What is being asked =>
Beginning with the line that contains "The Blender code for this object" and ending with the line that contains "fine: a fine", reproduce each line exactly; include both and add nothing.

────────

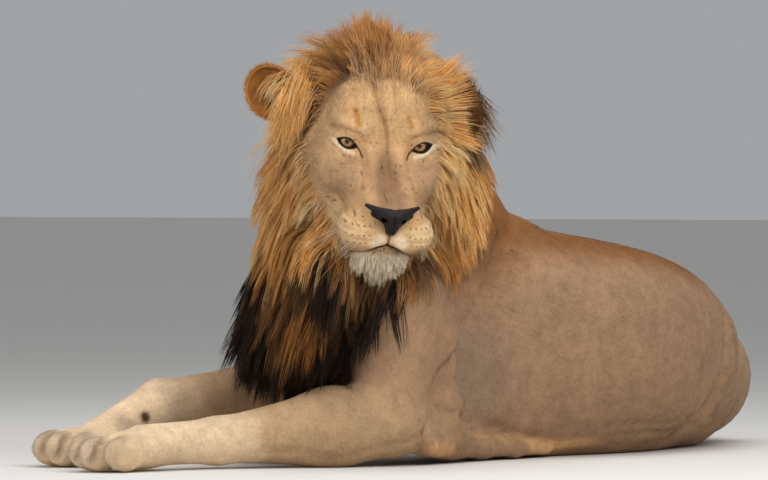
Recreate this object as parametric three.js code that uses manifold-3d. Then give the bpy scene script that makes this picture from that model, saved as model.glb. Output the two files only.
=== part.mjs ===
// A life-size adult male lion at rest: chest down with both forelegs stretched out, the hips rolled
// onto the left haunch with both hind feet out to the right, and the head turned to its left.
// Millimetres, +Z up, the floor at Z = 0. The lion lies along X and heads towards -X, so its left
// side faces -Y. Places are measured from the floor under the middle of the eyes, and the finished
// group is then moved to stand over its own middle.
//
// The flesh is made of named masses: eggs for the big muscles and tapered bars for the limbs. Each
// node is a skin drawn round its own masses, out to the tips of the coat, and thin cuts then part
// it from its neighbours.

import * as THREE from "three";
import { mergeVertices } from "three/addons/utils/BufferGeometryUtils.js";
import Module from "manifold-3d";

const wasm = await Module();
wasm.setup();

// ---------------------------------------------------------------- driving sizes

const EYE_HEIGHT = 532;
const EYE_SPREAD = 61; // from the middle of the face to the centre of an eye
const EYE_RADIUS = 19.5;
const HEAD_TURN = { yaw: -38, pitch: 22, roll: 3.8 }; // degrees: to the left, nose down, right side up
const FACE_DEPTH = 78; // the face is parted from the neck on a plane this far behind the eyes
const CUT = 0.4; // gap between two nodes that meet on one plane or along one skin
const WIDE_CUT = 4; // gap between a node and a coarse copy of the neighbour that shapes it

const COAT = { tan: 0xb08a62, paw: 0xc7a67c, gold: 0xb8783a, dark: 0x3a2a20, nose: 0x2c2422, iris: 0x8a6534 };
const FUR = 0.85; // roughness of the coat
const WET = 0.2; // roughness of an eye

const { degToRad, radToDeg, clamp, lerp } = THREE.MathUtils;
const V = (x, y, z) => new THREE.Vector3(x, y, z);
const between = (a, b, t) => a.map((v, i) => lerp(v, b[i], t));

// ---------------------------------------------------------------- masses

// A place with its own axes. A head, an ear or a paw is shaped facing -Y, with its left at +X.
function place(at, { yaw = 0, pitch = 0, roll = 0 } = {}, parent = new THREE.Matrix4()) {
  const turn = new THREE.Euler(degToRad(pitch), degToRad(roll), degToRad(yaw), "ZXY");
  const local = new THREE.Matrix4().compose(V(...at), new THREE.Quaternion().setFromEuler(turn), V(1, 1, 1));
  return parent.clone().multiply(local);
}

const BODY = place([0, 0, 0]);
const HEAD = place([0, 0, EYE_HEIGHT], HEAD_TURN);
const inPlace = (points, frame) => points.map((p) => V(...p).applyMatrix4(frame).toArray());

// An egg-shaped mass, as the distance from a point to its surface, negative inside.
function egg(at, radii, turn = {}, parent = BODY) {
  const inverse = place(at, turn, parent).invert();
  const r = V(...radii);
  const q = V(0, 0, 0);
  return (p) => {
    q.copy(p).applyMatrix4(inverse).divide(r);
    const k = q.length();
    return k < 1e-6 ? -Math.min(...radii) : (k * (k - 1)) / q.divide(r).length();
  };
}

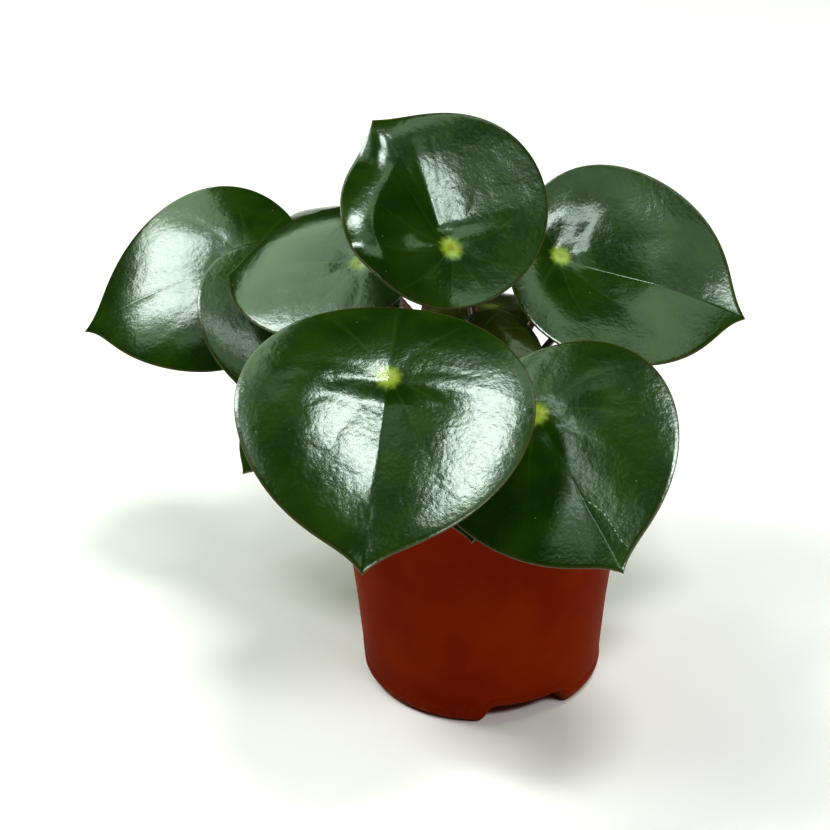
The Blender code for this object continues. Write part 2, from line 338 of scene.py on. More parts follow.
@dataclass(frozen=True)
class Scar:
    """A pale dry crack along a line of the flat blade, in millimetres from the stalk."""

    start: Pair
    end: Pair
    sway: float = 1.2
    sway_rate: float = 0.22  # radians a millimetre
    dash_rate: float = 3.1
    dash_share: float = -0.1  # a dash shows where its sine is above this

    def drawn(self, graph: Graph, flat: Socket, fine: Socket) -> Socket:
        """Draws the crack.

        Args:
            graph: the material's nodes.
            flat: the blade's flat coordinates.
            fine: a fine noise that breaks it up.

        Returns:
            1 on the crack.
        """
        start, end = Vector((*self.start, 0.0)), Vector((*self.end, 0.0))
        along = (end - start).normalized()
        away = graph.vector("SUBTRACT", flat, start)
        distance = graph.vector("DOT_PRODUCT", away, along)
        side = graph.vector("DOT_PRODUCT", away, (-along.y, along.x, 0.0))
        sway = graph.times(graph.math("SINE", graph.times(distance, self.sway_rate)), self.sway)
        line = graph.rise(graph.math("ABSOLUTE", graph.math("SUBTRACT", side, sway)), 0.12, 0.30, 1.0, 0.0)
        inside = graph.times(graph.math("GREATER_THAN", distance, 0.0),
                             graph.math("LESS_THAN", distance, (end - start).length))
        dash = graph.math("SINE", graph.times(distance, self.dash_rate))
        broken = graph.times(graph.math("GREATER_THAN", dash, self.dash_share), graph.rise(fine, 0.42, 0.52))
        return graph.times(graph.times(line, inside), broken)


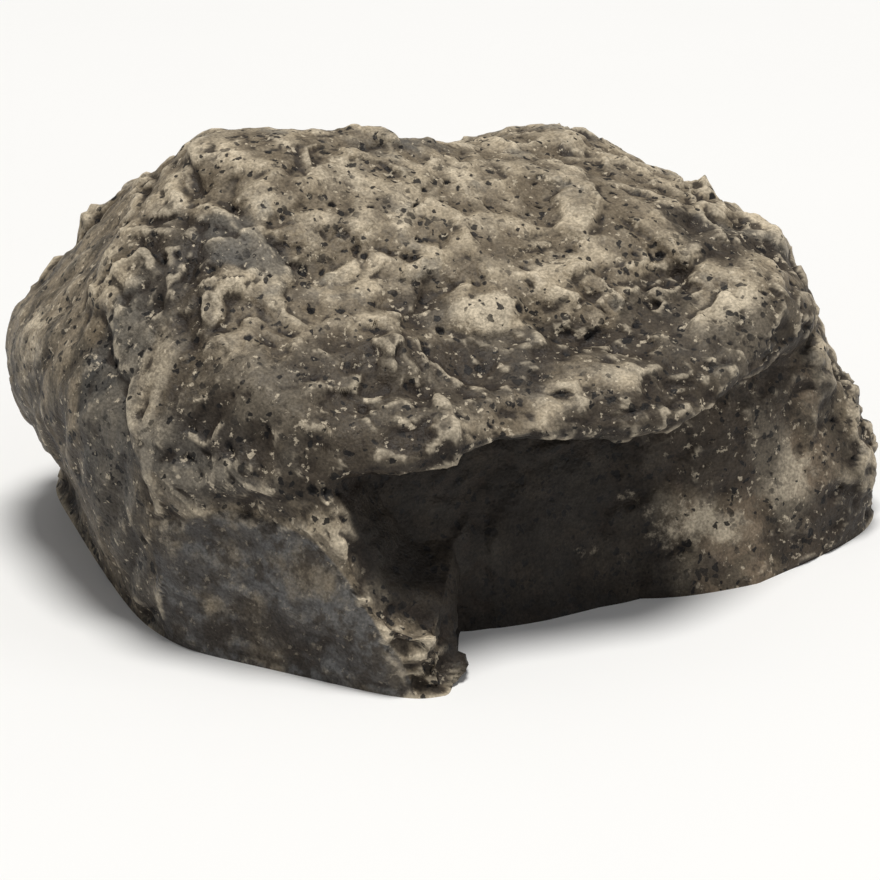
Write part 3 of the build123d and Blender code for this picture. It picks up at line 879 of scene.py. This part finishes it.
def stone_material():
    """Cast stone: beige and buff clouds with taupe mottling, cream on what stands up and umber in
    what lies low (partly drybrush and dark wash, partly painted highlight and painted shade), black
    grains and pits, painted cream glints, and zones washed in their own colours, the hollow's wall
    and the dark places partly as painted shade."""
    made, tree, shader, place = new_material("speckled_stone")
    names = ("ridge", "crevice", "high", "under", "pit", "end", "foot", "wall", "scoop", "lip",
             "pale", "dark", "grey")
    mask = {name: put(tree, "Attribute", attribute_name=name).outputs["Fac"] for name in names}
    mask["low"] = inverse(tree, mask["high"])
    edge_noise = noise(tree, place, EDGE_SCALE, 7.0, 0.72).outputs[0]

    def stain(name, stretch=(1, 1, 1), turn=None):
        """One of the stains, on turned and stretched coordinates."""
        shift, size, level, soft = STAINS[name]
        start = place
        if turn is not None:
            start = put(tree, "Mapping", {"Vector": place, "Rotation": turn}).outputs[0]
        return placed(tree, STAIN, Place=shifted(tree, start, shift, stretch), Size=size,
                      Level=level, Soft=soft)

    def covered(colour, name, where, coat):
        """The colour under one of the paints."""
        return washed(tree, colour, where, COVER[name], coat)

    def zoned(colour, name, coat):
        """The colour under the paint of a zone with a broken edge."""
        where = broken(tree, mask[name], edge_noise, BREAK_UP[name])
        return covered(colour, name, where, coat)

    colour = mixed(tree, stain("buff_clouds"), BUFF, BEIGE)
    for name, patch in (("cream_patches", CREAM), ("mottling", TAUPE), ("slate_patches", SLATE)):
        colour = covered(colour, name, stain(name), patch)
    # Cream where the stone stands high and umber where it lies low: partly drybrush and dark wash,
    # partly painted highlight and painted shade
    colour = zoned(colour, "high", CREAM)
    colour = zoned(colour, "low", TAUPE)

    end = mixed(tree, stain("end_streaks", END_STRETCH), END_DARK, END_PALE)
    colour = zoned(colour, "end", end)
    foot = mixed(tree, stain("foot_clouds"), FOOT_GREY, FOOT_BEIGE)
    foot = covered(foot, "foot_mottling", stain("foot_mottling"), UMBER)
    colour = zoned(colour, "foot", foot)
    scoop = mixed(tree, stain("scoop_clouds"), SCOOP, TAUPE)
    scoop = covered(scoop, "strokes", stain("strokes", STROKE_STRETCH, STROKE_TURN), STROKE)
    colour = zoned(colour, "scoop", scoop)
    # The hollow's wall is washed near-black: partly the stone's dark paint, partly painted shade
    cave = mixed(tree, stain("cave_clouds"), CAVE, CAVE_PALE)
    dark_paint_and_shade = times(tree, mask["wall"], inverse(tree, mask["scoop"]))
    colour = covered(colour, "cave", dark_paint_and_shade, cave)
    mask["pale"] = times(tree, mask["pale"], PALE_THINNING)
    # Umber on the dark places and on what faces down is partly the stone's paint, partly painted
    # shade
    for name, patch in (("lip", LIP), ("pale", CREAM), ("grey", SLATE), ("dark", UMBER),
                        ("under", UMBER)):
        colour = zoned(colour, name, patch)

    # Cream on the ridges and umber in the crevices: partly drybrush and dark wash, partly painted
    # highlight and painted shade; the cream stays off the hollow's dark wall
    lit = inverse(tree, dark_paint_and_shade)
    ridge = times(tree, spread(tree, mask["ridge"], 0.25, 0.95), lit)
    colour = covered(colour, "ridge", ridge, CREAM)
    colour = covered(colour, "crevice", spread(tree, mask["crevice"], 0.10, 0.6), UMBER)
    quiet = inverse(tree, times(tree, mask["foot"], FOOT_QUIET))
    dots = black_grains(tree, place, stain("clusters"), mask["high"])
    dots = times(tree, dots, quiet)
    colour = covered(colour, "dots", dots, SOOT)
    colour = covered(colour, "pit", spread(tree, mask["pit"], 0.10, 0.45), SOOT)
    # Painted highlights: small cream glints, kept off the hollow's wall and quieter on the foot
    painted_glints = times(tree, times(tree, stain("painted_glints"), lit), quiet)
    colour = covered(colour, "painted_glints", painted_glints, CREAM)
    grit = noise(tree, place, GRIT_SCALE, 2.0).outputs[0]
    tint = spread(tree, grit, 0.3, 0.7, *GRIT_SHADES)
    tinted = put(tree, "VectorMath", {0: colour, "Scale": tint}, operation="SCALE")
    tree.links.new(tinted.outputs[0], shader.inputs["Base Color"])

    tree.links.new(spread(tree, stain("gloss"), 0, 1, *STONE_ROUGHNESS), shader.inputs["Roughness"])
    fine = placed(tree, GRAIN, Place=place, Size=0.0007)
    bump = put(tree, "Bump", {"Height": fine, "Strength": 0.8, "Distance": 0.0004})
    sink = put(tree, "Bump", {"Height": dots, "Strength": 0.3, "Distance": 0.0003,
                              "Normal": bump.outputs[0]}, invert=True)
    tree.links.new(sink.outputs[0], shader.inputs["Normal"])
    shader.inputs["Specular IOR Level"].default_value = STONE_SPECULAR
    return made


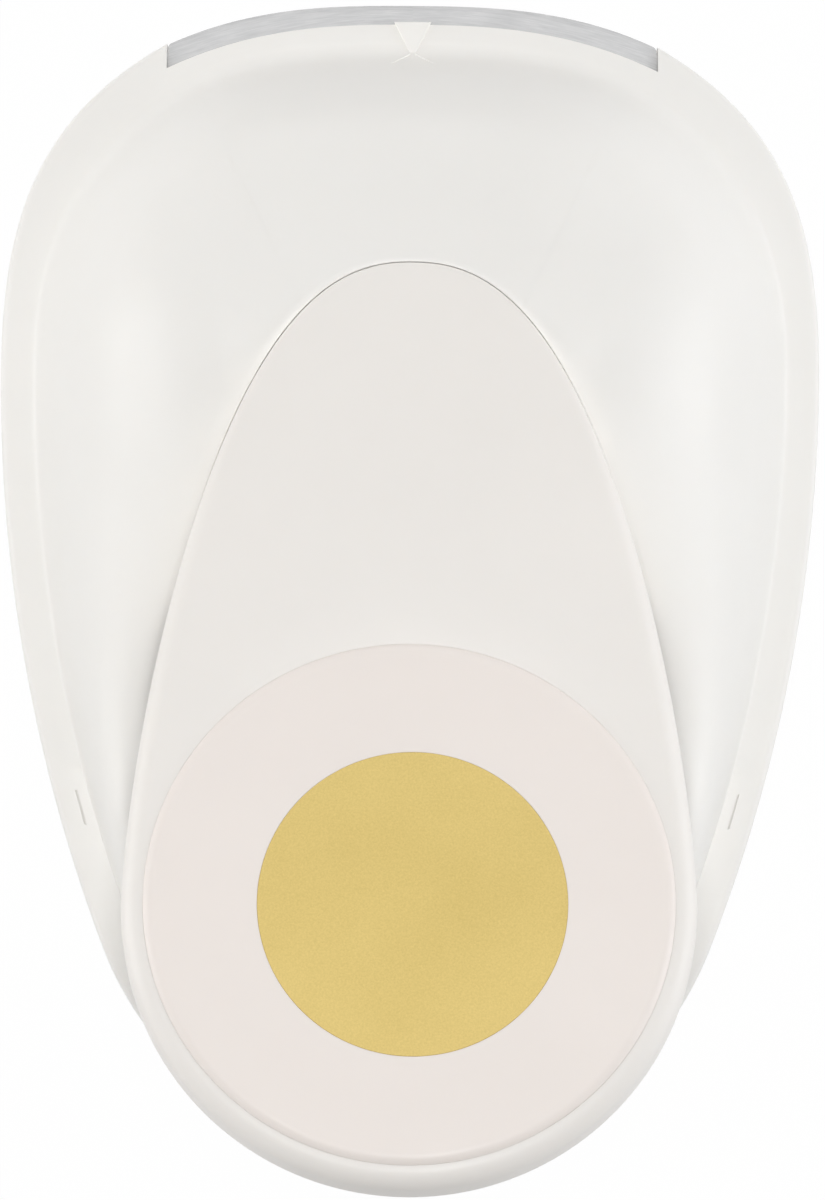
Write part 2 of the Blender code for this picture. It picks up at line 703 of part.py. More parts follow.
def base_holes(shape):
    radius = DIE_RADIUS + CHUTE_MARGIN
    upright(shape, radius, 0, CUTTER_Y, -CUT_OVERRUN, BASE_HEIGHT + CUT_OVERRUN, HOLE_STEPS)
    for x, y in STACK_SCREWS:
        upright(shape, STACK_SCREW[0] + BORE_GAP, x, y, STACK_SCREW_TIP - HOLE_SPARE, BASE_HEIGHT)
    for x, y in DIE_SCREWS:
        bottom = DIE_TOP - DIE_SCREW_LENGTH - HOLE_SPARE
        upright(shape, SMALL_SCREW[0] + BORE_GAP, x, y, bottom, BASE_HEIGHT)
    for x, y in BOTTOM_SCREWS:
        upright(shape, SMALL_SCREW[0] + BORE_GAP, x, y, 0, BOTTOM_SCREW_LENGTH + HOLE_SPARE)
    for _, x, y in HOUSING_SCREWS:
        upright(shape, HOUSING_SCREW[0] + BORE_GAP, x, y, BASE_WALL, BASE_HEIGHT + CUT_OVERRUN)


def base_counterbores(shape):
    for _, x, y in HOUSING_SCREWS:
        upright(shape, COLUMN_BORE, x, y, -CUT_OVERRUN, HOUSING_SCREW_SEAT - FIT_GAP)


def along_body(low_inset, high_inset, bottom, top, side):
    """A short block that follows the body's long side at the snap hooks."""
    middle = TAIL_Y - SNAP_SLOT_FROM_TAIL

    def build(shape):
        ends = [middle - SNAP_SLOT_LENGTH / 2, middle + SNAP_SLOT_LENGTH / 2]
        outer = [(body_half_width(y) - low_inset, y) for y in ends]
        inner = [(body_half_width(y) - high_inset, y) for y in reversed(ends)]
        outline = outer + inner
        if side < 0:
            outline = [(-x, y) for x, y in reversed(outline)]
        prism(shape, outline, bottom, top)

    return build


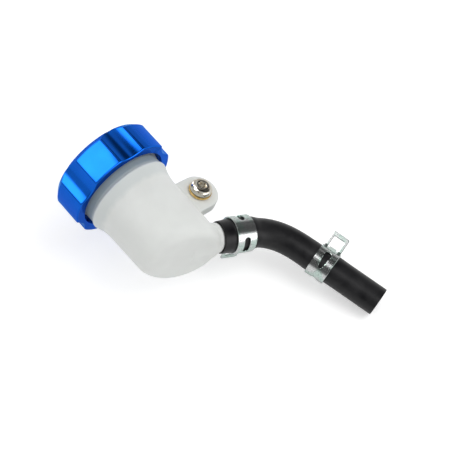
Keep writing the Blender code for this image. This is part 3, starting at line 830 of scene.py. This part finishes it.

────────

Correct answer =>
The Blender code for this object continues. Write part 2, from line 338 of scene.py on. More parts follow.
@dataclass(frozen=True)
class Scar:
    """A pale dry crack along a line of the flat blade, in millimetres from the stalk."""

    start: Pair
    end: Pair
    sway: float = 1.2
    sway_rate: float = 0.22  # radians a millimetre
    dash_rate: float = 3.1
    dash_share: float = -0.1  # a dash shows where its sine is above this

    def drawn(self, graph: Graph, flat: Socket, fine: Socket) -> Socket:
        """Draws the crack.

        Args:
            graph: the material's nodes.
            flat: the blade's flat coordinates.
            fine: a fine noise that breaks it up.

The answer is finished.